2.Launch dma app with three cores:

./x86_64-native-linuxapp-gcc/examples/dpdk-dma -l 0-2 -n 2 -- -p 0x1 --mac-updating -c hw
  1. Send different size packets from TG to NIC.

4.Check performance from “Total packets Tx” and check log includes “Worker Threads = 2, Copy Mode = hw”.

281.3.3. Test Case 3: CBDMA test with multi nic ports

1.Bind two cbdma ports and two nic ports to vfio-pci driver.

2.Launch dma app with multi-ports:

./x86_64-native-linuxapp-gcc/examples/dpdk-dma -l 0-4 -n 2 -- -p 0x3 -q 1 --mac-updating -c hw

3.Send different size packets (64B, 256B, 512B, 1024B, IMIX) from TG to two NIC ports.

4.Check stats of two ports, each port’s performance shows in “Total packets Tx” and each port’s log includes “Worker Threads = 2, Copy Mode = hw”.

281.3.4. Test Case 4: CBDMA test with multi-queues

1.Bind two cbdma ports and one nic port to vfio-pci driver.

2.Launch dma app with multi-queues:

./x86_64-native-linuxapp-gcc/examples/dpdk-dma -l 0-2 -n 2 -- -p 0x1 -q 2 --mac-updating -c hw
  1. Send random ip packets (64B, 256B, 512B, 1024B, IMIX) from TG to NIC port.
  2. Check stats of dma app, “Worker Threads = 2, Copy Mode = hw, Rx Queues = 2” and each dma channel can enqueue packets.

5. Repeat step1 to step4 with queue number 4 and qemu number 8, also bind same number cbdma ports. Check performance gains status when queue numbers added.

281.3.5. Test Case 5: CBDMA performance cmparison between mac-updating and no-mac-updating

1.Bind one cbdma ports and one nic port to vfio-pci driver.

2.Launch dma app:

./x86_64-native-linuxapp-gcc/examples/dpdk-dma -l 0-1 -n 2 -- -p 0x1 -q 2 --no-mac-updating -c hw
  1. Send random ip 64B packets from TG.

  2. Check performance from dma app:

    Total packets Tx:                   xxx [pps]
    

5.Launch dma app:

./x86_64-native-linuxapp-gcc/examples/dpdk-dma -l 0-1 -n 2 -- -p 0x1 -q 2 --mac-updating -c hw
  1. Send random ip 64B packets from TG.

  2. Check performance from dma app:

    Total packets Tx:                   xxx [pps]
    

281.3.6. Test Case 6: CBDMA performance cmparison between HW copies and SW copies using different packet size

1.Bind four cbdma pors and one nic port to vfio-pci driver.

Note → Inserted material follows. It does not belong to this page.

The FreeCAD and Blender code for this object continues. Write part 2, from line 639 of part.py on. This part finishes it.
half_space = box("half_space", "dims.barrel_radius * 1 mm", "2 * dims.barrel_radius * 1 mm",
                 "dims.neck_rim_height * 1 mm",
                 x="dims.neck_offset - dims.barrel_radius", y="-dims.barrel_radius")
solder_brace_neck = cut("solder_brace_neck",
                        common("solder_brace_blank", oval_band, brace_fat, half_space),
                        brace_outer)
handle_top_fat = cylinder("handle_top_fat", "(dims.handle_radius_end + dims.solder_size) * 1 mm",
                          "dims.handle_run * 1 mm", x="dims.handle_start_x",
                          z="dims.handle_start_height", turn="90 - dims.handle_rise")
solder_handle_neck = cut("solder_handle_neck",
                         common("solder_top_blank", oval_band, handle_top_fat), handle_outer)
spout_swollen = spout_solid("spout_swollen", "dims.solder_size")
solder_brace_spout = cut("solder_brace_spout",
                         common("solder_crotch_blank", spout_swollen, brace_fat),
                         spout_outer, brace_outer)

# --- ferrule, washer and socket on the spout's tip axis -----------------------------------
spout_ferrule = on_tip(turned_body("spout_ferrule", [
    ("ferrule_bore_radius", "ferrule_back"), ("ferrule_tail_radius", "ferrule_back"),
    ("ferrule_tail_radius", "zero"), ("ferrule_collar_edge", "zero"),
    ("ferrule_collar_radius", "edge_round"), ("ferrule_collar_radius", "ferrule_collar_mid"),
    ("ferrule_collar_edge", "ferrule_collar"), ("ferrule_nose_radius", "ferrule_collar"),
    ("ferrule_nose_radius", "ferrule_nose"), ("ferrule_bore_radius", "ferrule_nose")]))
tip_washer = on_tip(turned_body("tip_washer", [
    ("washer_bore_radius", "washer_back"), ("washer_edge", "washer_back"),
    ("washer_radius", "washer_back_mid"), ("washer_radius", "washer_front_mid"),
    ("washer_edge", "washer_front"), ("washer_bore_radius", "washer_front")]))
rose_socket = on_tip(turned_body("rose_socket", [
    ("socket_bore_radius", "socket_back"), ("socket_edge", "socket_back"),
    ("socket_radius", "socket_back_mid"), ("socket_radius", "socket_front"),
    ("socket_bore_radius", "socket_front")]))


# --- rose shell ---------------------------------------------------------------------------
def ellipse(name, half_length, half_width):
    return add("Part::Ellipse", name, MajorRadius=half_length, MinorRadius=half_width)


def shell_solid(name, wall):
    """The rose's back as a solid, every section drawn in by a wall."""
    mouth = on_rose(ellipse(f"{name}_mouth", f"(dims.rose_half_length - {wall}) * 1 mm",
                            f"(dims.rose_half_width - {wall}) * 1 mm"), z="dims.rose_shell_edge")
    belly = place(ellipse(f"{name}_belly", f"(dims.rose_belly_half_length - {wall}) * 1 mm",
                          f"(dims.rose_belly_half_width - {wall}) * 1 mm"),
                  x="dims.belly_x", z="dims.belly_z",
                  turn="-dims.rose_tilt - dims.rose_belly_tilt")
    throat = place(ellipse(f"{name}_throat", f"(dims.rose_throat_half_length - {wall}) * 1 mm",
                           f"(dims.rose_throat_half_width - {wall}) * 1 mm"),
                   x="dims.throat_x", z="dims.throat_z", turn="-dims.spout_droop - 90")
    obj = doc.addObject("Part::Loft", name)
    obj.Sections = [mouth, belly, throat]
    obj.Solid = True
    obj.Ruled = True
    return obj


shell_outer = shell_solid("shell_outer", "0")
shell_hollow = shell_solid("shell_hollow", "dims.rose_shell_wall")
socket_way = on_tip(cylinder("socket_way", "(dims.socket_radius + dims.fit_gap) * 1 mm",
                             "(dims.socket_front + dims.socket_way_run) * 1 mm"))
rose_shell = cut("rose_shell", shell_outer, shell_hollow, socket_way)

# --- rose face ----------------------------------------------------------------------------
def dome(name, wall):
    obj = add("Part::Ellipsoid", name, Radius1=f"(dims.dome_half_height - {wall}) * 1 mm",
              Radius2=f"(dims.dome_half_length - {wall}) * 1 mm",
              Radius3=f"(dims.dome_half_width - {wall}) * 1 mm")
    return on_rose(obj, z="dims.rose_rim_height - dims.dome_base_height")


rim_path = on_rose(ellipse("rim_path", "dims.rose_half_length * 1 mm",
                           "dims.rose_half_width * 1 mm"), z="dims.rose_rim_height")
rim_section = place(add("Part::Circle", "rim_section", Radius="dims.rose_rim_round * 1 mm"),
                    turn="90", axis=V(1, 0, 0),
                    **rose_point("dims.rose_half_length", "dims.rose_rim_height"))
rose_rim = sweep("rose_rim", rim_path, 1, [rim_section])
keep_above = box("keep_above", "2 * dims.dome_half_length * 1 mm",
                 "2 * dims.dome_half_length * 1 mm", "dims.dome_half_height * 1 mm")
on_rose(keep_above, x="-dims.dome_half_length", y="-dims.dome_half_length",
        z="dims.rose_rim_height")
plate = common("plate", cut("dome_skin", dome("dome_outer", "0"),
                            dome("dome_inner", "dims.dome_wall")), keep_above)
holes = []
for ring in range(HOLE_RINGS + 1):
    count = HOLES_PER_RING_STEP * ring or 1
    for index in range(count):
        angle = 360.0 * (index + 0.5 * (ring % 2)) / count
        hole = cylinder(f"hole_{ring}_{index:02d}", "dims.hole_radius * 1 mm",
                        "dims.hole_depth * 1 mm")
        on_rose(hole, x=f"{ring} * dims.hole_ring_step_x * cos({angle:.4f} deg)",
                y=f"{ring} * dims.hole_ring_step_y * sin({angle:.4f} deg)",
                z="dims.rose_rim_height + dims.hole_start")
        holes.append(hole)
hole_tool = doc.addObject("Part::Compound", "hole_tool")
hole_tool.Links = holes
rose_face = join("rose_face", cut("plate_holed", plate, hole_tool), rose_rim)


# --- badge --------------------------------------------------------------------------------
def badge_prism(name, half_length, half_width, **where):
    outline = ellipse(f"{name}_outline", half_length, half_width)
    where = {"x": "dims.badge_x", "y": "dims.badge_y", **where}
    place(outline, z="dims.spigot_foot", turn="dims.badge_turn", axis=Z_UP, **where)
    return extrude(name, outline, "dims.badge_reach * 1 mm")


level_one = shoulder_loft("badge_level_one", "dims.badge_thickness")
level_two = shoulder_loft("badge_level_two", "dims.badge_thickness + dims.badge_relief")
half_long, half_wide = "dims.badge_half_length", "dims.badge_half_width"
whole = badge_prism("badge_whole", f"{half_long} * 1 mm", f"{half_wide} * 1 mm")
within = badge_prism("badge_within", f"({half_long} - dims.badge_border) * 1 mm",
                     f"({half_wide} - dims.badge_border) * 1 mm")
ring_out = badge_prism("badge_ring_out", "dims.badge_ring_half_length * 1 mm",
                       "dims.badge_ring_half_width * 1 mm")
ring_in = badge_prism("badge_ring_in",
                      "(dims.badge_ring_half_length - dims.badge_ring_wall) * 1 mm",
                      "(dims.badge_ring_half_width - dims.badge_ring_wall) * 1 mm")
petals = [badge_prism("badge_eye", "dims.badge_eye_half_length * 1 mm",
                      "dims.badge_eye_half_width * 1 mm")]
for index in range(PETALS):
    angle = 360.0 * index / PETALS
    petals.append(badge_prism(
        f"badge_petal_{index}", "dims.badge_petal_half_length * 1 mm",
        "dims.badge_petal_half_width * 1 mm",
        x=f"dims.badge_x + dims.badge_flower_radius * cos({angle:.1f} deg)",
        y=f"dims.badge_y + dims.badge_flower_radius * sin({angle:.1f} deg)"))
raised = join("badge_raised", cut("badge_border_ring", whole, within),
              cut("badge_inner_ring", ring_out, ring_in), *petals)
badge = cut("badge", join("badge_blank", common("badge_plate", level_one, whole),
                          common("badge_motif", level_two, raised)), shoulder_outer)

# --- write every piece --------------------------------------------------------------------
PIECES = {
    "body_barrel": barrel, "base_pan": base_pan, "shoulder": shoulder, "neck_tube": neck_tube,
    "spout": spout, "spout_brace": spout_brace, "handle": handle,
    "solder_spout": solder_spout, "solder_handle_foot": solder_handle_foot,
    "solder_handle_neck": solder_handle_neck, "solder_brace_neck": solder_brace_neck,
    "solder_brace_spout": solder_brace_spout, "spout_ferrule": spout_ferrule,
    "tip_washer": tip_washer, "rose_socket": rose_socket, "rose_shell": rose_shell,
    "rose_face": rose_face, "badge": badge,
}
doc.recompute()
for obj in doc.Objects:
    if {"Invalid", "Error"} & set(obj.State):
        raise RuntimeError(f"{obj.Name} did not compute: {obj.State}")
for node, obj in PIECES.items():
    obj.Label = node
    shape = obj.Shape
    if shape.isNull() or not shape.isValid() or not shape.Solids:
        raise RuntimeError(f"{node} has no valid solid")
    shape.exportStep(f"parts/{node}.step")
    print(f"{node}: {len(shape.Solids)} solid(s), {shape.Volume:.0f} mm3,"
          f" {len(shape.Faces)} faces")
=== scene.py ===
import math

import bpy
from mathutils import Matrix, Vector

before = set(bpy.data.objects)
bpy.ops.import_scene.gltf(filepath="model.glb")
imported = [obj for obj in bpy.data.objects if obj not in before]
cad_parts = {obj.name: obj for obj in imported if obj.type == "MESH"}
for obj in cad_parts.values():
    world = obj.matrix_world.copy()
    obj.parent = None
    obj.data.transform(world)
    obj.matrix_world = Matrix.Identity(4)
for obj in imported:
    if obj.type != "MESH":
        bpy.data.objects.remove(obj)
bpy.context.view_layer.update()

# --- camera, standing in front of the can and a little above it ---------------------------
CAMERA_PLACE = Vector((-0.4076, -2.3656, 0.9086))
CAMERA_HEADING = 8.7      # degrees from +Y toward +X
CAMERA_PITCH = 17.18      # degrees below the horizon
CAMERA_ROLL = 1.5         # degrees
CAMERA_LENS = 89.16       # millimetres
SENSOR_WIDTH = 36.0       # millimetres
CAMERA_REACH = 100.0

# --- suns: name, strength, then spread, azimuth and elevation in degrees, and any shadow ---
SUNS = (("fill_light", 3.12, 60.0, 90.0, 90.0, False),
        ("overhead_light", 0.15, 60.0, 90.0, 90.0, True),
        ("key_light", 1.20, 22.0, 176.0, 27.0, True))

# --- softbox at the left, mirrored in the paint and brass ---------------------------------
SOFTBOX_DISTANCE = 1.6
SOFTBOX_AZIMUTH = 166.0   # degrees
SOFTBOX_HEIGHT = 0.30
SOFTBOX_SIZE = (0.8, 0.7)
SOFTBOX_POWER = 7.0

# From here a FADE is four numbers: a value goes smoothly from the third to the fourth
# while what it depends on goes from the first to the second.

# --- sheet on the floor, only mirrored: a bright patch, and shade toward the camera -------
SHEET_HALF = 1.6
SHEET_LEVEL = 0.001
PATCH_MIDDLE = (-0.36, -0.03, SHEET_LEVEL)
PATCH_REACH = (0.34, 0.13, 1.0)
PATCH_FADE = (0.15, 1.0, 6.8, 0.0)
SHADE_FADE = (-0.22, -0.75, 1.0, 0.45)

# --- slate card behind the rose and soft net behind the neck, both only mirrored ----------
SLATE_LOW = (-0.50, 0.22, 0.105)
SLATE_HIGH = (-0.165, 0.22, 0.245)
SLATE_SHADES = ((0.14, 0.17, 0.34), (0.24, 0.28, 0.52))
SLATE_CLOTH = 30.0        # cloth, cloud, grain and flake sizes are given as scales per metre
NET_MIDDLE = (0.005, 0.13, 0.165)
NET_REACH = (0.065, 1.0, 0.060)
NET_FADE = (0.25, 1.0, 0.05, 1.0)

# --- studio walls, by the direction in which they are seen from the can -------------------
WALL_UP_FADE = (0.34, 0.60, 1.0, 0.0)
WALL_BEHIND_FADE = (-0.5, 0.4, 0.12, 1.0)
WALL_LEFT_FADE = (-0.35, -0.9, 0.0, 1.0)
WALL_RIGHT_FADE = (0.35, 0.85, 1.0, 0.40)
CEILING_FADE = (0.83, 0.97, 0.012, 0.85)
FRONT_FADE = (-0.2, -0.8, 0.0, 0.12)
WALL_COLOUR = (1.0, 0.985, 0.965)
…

2.Launch dma app with three cores:

./x86_64-native-linuxapp-gcc/examples/dpdk-dma -l 0-2 -n 2 -- -p 0x1 -q 4 --mac-updating  -c hw
  1. Send random ip packets from TG.

  2. Check performance from dma app:

    Total packets Tx:                   xxx [pps]
    

5.Launch dma app with three cores:

./x86_64-native-linuxapp-gcc/examples/dpdk-dma -l 0-2 -n 2 -- -p 0x1 -q 4 --mac-updating -c sw
  1. Send random ip packets from TG.

  2. Check performance from dma app and compare with hw copy test:

    Total packets Tx:                   xxx [pps]
    

281.3.7. Test Case 7: CBDMA multi application mode test

1.Bind four cbdma ports to vfio-pci driver.

2.Launch test-pmd app with three cores and proc_type primary:

./x86_64-native-linuxapp-gcc/app/dpdk-testpmd -l 0-2 -n 2 – -p 0x1 -q 4 –proc-type=primary
  1. Launch another dma app with three cores and proc_type secondary:

./x86_64-native-linuxapp-gcc/examples/dpdk-dma -l 0-2 -n 2 – -p 0x1 -q 4 –proc-type=secondary

  1. check both the application should work and no one should report error.